By all means, don’t overlook the “steamed pork burger” appended to the bottom of the page. “Chinese sloppy Joe” might be a more accurate name for this Xi’an specialty, which packs juicy shreds of slow-cooked pork belly into a griddled bun (made by Ren’s wife, Jun) whose airy interior evokes the steamed buns familiar from dim sum carts. One bite, and I’m betting you won’t be inclined to quibble about the name.
After two visits to Dragon Inn, I’ve only scratched the surface of the authentic menu’s extensive entree offering, but it’s enough to convince me that you’re probably safe in following your whim when it comes to ordering. If you’re a fan of kung pao chicken, Ren’s authentic streamlined rendition – wok-crisped nuggets tossed with peanuts and red chiles – will spoil you for the bland Chinese-American version.
I can also vouch for salt and pepper fish, a variation on the more familiar shrimp theme that replaces the shellfish with filets of swai in an exemplary light, crisp batter – and for Szechwan green beans, properly wok-blistered and spangled with a confetti of toasted red chiles and garlic.
At the other end of the Scoville spectrum, a hot pot of fatty beef brisket and turnips is a comfort food jackpot. Just as soothing, and probably more tempting when the weather turns hot, are noodles with soybean paste: a toss-it-yourself composition of wheat noodles, soybeans in a thick, dark umami-laden sauce, and julienne cucumbers for cooling contrast.

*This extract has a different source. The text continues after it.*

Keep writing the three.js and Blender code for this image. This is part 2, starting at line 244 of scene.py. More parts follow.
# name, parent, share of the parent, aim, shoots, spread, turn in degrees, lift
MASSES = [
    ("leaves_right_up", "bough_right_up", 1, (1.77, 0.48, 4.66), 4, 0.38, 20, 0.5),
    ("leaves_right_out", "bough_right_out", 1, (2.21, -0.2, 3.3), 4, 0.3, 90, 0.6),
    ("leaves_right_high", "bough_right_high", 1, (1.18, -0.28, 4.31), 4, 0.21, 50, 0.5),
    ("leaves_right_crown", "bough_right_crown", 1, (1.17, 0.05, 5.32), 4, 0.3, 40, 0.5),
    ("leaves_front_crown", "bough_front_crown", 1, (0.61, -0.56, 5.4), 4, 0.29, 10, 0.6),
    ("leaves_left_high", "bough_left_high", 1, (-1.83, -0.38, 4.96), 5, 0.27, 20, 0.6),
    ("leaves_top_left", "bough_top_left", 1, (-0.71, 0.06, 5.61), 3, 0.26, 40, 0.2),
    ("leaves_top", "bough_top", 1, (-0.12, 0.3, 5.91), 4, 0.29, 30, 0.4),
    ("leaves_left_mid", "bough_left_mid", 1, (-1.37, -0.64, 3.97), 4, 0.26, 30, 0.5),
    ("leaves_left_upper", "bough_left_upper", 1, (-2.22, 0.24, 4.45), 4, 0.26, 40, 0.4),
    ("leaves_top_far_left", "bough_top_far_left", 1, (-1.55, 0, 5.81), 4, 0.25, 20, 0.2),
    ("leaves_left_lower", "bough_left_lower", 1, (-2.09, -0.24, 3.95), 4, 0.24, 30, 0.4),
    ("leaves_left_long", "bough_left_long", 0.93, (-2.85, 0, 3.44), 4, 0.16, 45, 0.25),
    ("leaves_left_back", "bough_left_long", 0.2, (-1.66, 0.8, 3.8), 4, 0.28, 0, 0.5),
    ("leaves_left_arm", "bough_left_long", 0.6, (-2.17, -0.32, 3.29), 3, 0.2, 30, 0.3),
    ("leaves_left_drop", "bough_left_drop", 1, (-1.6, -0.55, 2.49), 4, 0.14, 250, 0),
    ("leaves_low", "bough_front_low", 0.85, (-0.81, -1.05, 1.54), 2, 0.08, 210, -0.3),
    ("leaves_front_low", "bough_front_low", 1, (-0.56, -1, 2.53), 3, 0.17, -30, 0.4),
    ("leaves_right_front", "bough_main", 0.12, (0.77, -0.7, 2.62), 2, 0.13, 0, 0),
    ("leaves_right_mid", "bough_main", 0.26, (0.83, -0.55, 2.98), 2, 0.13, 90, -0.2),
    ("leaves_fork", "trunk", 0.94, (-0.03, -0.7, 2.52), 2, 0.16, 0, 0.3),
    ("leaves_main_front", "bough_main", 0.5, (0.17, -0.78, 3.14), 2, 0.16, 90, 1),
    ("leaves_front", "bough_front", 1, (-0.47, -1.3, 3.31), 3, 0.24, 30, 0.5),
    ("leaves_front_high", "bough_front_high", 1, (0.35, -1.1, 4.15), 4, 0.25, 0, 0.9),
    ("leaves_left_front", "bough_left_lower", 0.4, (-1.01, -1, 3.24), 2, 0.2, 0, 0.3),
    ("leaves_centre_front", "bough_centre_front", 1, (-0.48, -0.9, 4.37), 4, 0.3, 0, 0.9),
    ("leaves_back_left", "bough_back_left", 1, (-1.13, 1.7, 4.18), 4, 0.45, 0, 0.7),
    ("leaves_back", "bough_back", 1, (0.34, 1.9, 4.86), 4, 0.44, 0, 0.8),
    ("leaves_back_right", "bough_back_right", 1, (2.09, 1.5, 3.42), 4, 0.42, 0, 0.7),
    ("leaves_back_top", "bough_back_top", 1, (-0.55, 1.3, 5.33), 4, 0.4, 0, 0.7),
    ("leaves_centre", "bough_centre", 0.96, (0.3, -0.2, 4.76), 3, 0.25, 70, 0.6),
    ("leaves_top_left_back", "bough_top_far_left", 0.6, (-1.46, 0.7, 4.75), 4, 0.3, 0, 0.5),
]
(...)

If the larger menu of authentic fare qualifies Dragon Inn as a rarity in these parts – the list is loaded with exotica such as Chinese cabbage with sweet chestnuts, and osmanthus flavor cultured sticky congee – it’s the smaller menu that makes it unique. Rikki Ren, the owner’s daughter who runs the front of the house, will proudly tell you that Dragon Inn is the only restaurant in North Carolina to offer it.

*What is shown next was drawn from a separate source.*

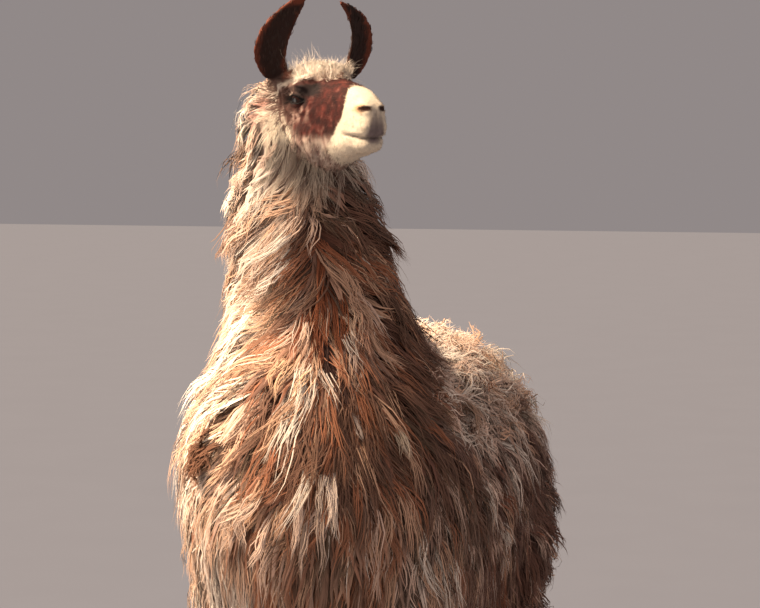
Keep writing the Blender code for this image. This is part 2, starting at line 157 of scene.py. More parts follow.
def wrapped(voxel, lowest, highest):
    """The nodes of flesh wrapped in one skin, kept between two heights."""
    select_only(*[new_object("hide", nodes[node].data.copy()) for node in FLESH])
    bpy.ops.object.join()
    skin = bpy.context.object
    bpy.ops.object.mode_set(mode="EDIT")
    bpy.ops.mesh.select_all(action="SELECT")
    bpy.ops.mesh.remove_doubles(threshold=0.00001)
    bpy.ops.object.mode_set(mode="OBJECT")
    swell = skin.modifiers.new("swell", "DISPLACE")
    swell.strength = SWELL
    swell.mid_level = 0
    wrap = skin.modifiers.new("wrap", "REMESH")
    wrap.mode = "VOXEL"
    wrap.voxel_size = voxel
    for modifier in ("swell", "wrap"):
        bpy.ops.object.modifier_apply(modifier=modifier)
    bpy.ops.object.mode_set(mode="EDIT")
    for height, sign in ((lowest, 1), (highest, -1)):
        if height is not None:
            bpy.ops.mesh.select_all(action="SELECT")
            bpy.ops.mesh.bisect(plane_co=(0, 0, height), plane_no=(0, 0, sign), clear_inner=True)
    bpy.ops.object.mode_set(mode="OBJECT")
    return skin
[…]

“It” is spicy pot (sometimes called dry hot pot), a single dish with countless variations that you can tailor to your taste by marking your choices on a sushi-style menu. The foundation of the dish consists of 13 default vegetables, any of which you can remove by crossing them off the list. Add whatever you like by checking off your selections on an a la carte list of meats and additional vegetables. Finally, specify a sauce (peppercorn, peanut or sesame) and a degree of spiciness (one to three chiles).

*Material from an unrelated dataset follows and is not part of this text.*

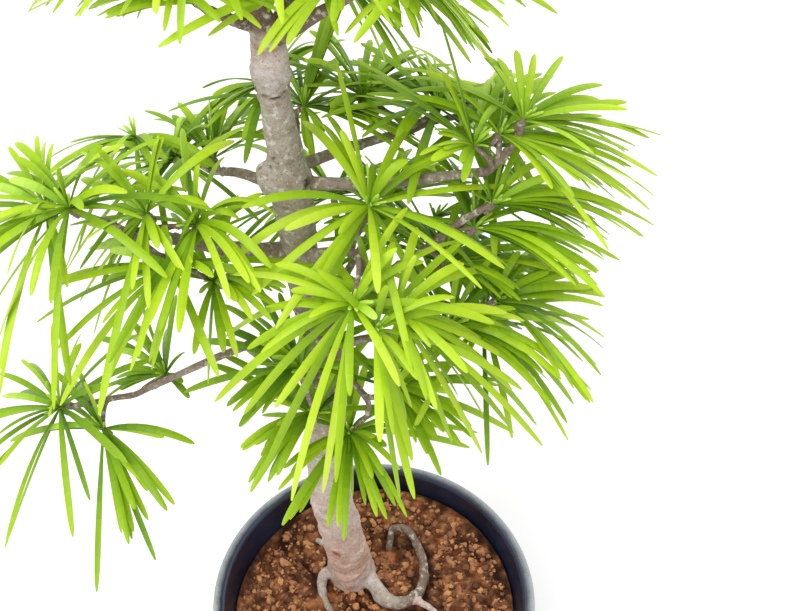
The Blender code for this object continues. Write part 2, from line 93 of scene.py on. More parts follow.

You might, for instance, opt to delete the cabbage and mushroom and replace them with Chinese cabbage and shiitake. Add pork belly, squid and a quail egg. Make the sauce peppercorn, two chiles (they’re fairly conservative with the Szechwan peppercorns here). In 15 minutes or so, your shareable feast will arrive, showered with cilantro (unless you opted out of that one) and accompanied by steamed rice – served, somewhat startlingly, in a large Kellogg’s Corn Flakes bowl.
Then again, maybe the bowl shouldn’t come as a surprise in a restaurant named for the sign of the Chinese zodiac which – as the paper placemat points out – signifies an eccentric personality.
3823 Guess Road, Durham; 919-477-6310
Cuisine: Chinese
Rating: ☆☆☆ 1/2
Prices: $-$
Atmosphere: strip mall casual, traditional Chinese
Noise level: low
Service: reserved, attentive
Recommended: stewed pork burger, noodles with soybean paste, salt and pepper fish, spicy pot
Open: lunch and dinner Monday-Saturday
Reservations: accepted
Other: beer and wine; accommodates children; excellent vegetarian selection; parking in lot.
The N&O’s critic dines anonymously; the newspaper pays for all meals. We rank restaurants in five categories: ☆☆☆☆☆ Extraordinary ☆☆☆☆ Excellent. ☆☆☆ Above average. ☆☆ Average. ☆ Fair.
The dollar signs defined: $ Entrees average less than $10. $ Entrees $11 to $16. $$ Entrees $17 to $25. $$ Entrees more than $25.